9 - Life is the Pits! Ritual, Refuse and Mesolithic–Neolithic Settlement Traditions in North-east Scotland

from Part III - Pits, Pots and Practice
    • By Gordon Noble, Senior Lecturer in Archaeology at the University of Aberdeen, which he joined in 2008 after postdoctoral research at the University of Glasgow, Claire Christie, after graduating in archaeology from Aberdeen in 2012, achieved a Master's Degree with distinction from UCL, during which she researched Grooved Ware and Beaker pits from mainland Scotland, Emma Philip, PhD student at Aberdeen University, having completed an M Litt in Archaeological Studies at Glasgow in 2008
  • Edited by Kenneth Brophy, University of Glasgow
  • Publisher: Edinburgh University Press
  • pp 171-199



Pit digging is increasingly recognised as a ubiquitous phenomenon of the Neolithic (and now perhaps the Mesolithic) of Britain and Ireland (Anderson-Whymark and Thomas 2012). Pit digging has much to tell us about settlement strategies, the nature of ritualised action and, more generally, the ways in which people ‘altered the earth’ in early prehistory (Bradley 1993). Nevertheless, there are many interpretive issues that remain to be addressed in relation to pits. It increasingly seems that pits can no longer be characterised as ‘domestic’ or ‘ritual’; rather, many pits and sites more generally display characteristics that fall on a spectrum between these two opposing interpretations (Brophy and Noble 2012).

Pits have proved difficult and controversial to interpret from their identification in the nineteenth century onwards. The interpretation of pits has become dominated by two theoretical trajectories: pits as settlement evidence and pits as ritualised structured depositions. Pits have been interpreted as dwellings in their own right (e.g., Stone 1934), or as an ancillary to settlement (Clark et al. 1960) or seen to perform particular domestic functions, such as grain stores or rubbish pits (Field et al. 1964; McInnes 1971; Thomas 2012). Pits as settlement evidence are an attractive proposition for many periods given the lack of settlement data for much of prehistory.

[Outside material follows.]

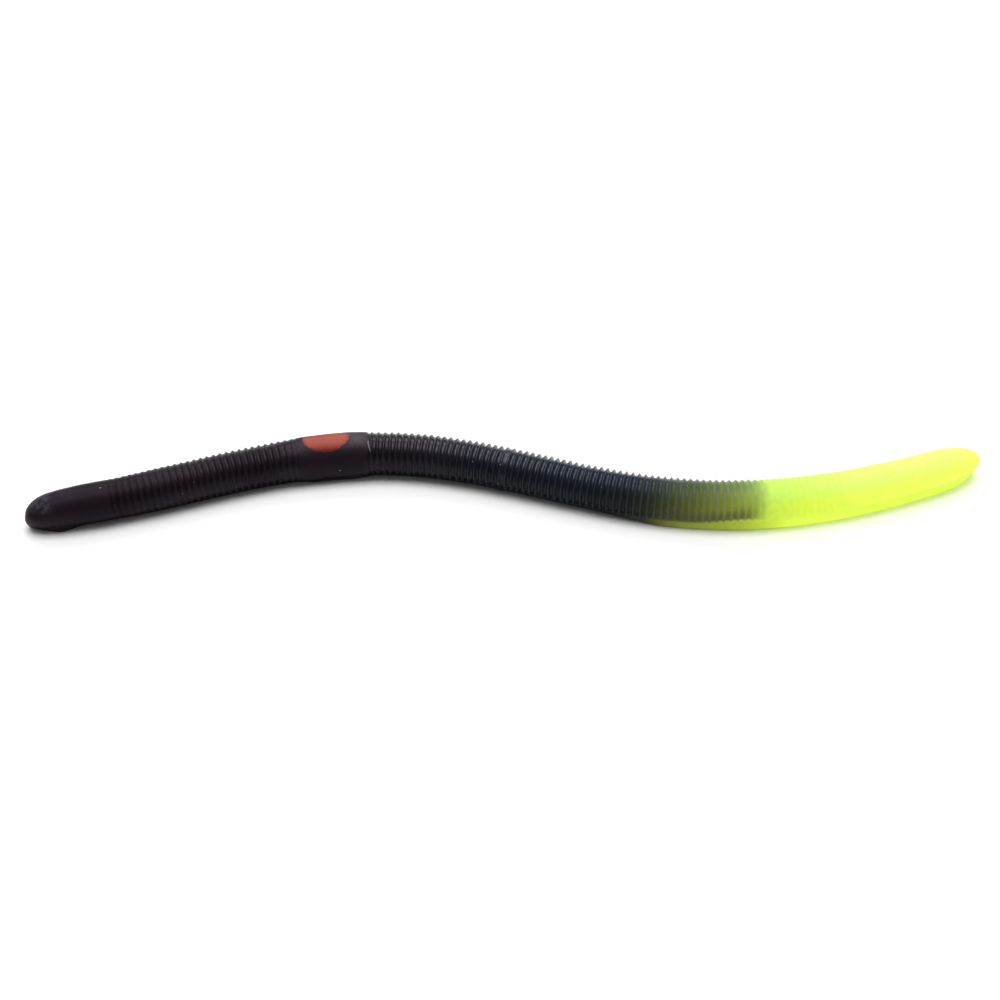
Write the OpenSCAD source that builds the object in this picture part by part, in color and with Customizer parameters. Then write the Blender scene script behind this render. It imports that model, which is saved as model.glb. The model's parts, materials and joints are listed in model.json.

The interpretation of pits gained complexity in the 1990s as the concept of ‘structured deposition’, developed under post-processualism, was specifically applied to pits by Julian Thomas. Thomas argued that the material within the pits was deliberately selected and arranged (1991, 1999). This paved the way for increasingly complex interpretations exploring spectacular depositions (Thomas 1999: 72), multi-sensual qualities (Pollard 2001: 327), the treatment of the artefacts (Pollard 2001: 327; Pannett 2012: 142) and the role of pits in ritualised events (Richards and Thomas 1984; Thomas 2012: 6). However, whilst these interpretations have been readily applied to the later Neolithic, Bronze Age and Iron Age, discussions of earlier pits are often restricted to considerations of subsistence and settlement evidence. Whilst the concept of structured deposition has drawn attention to pits, pits which do not fit the typical description, contain few artefacts or are considered ‘empty’ are often ill explored and rarely dated.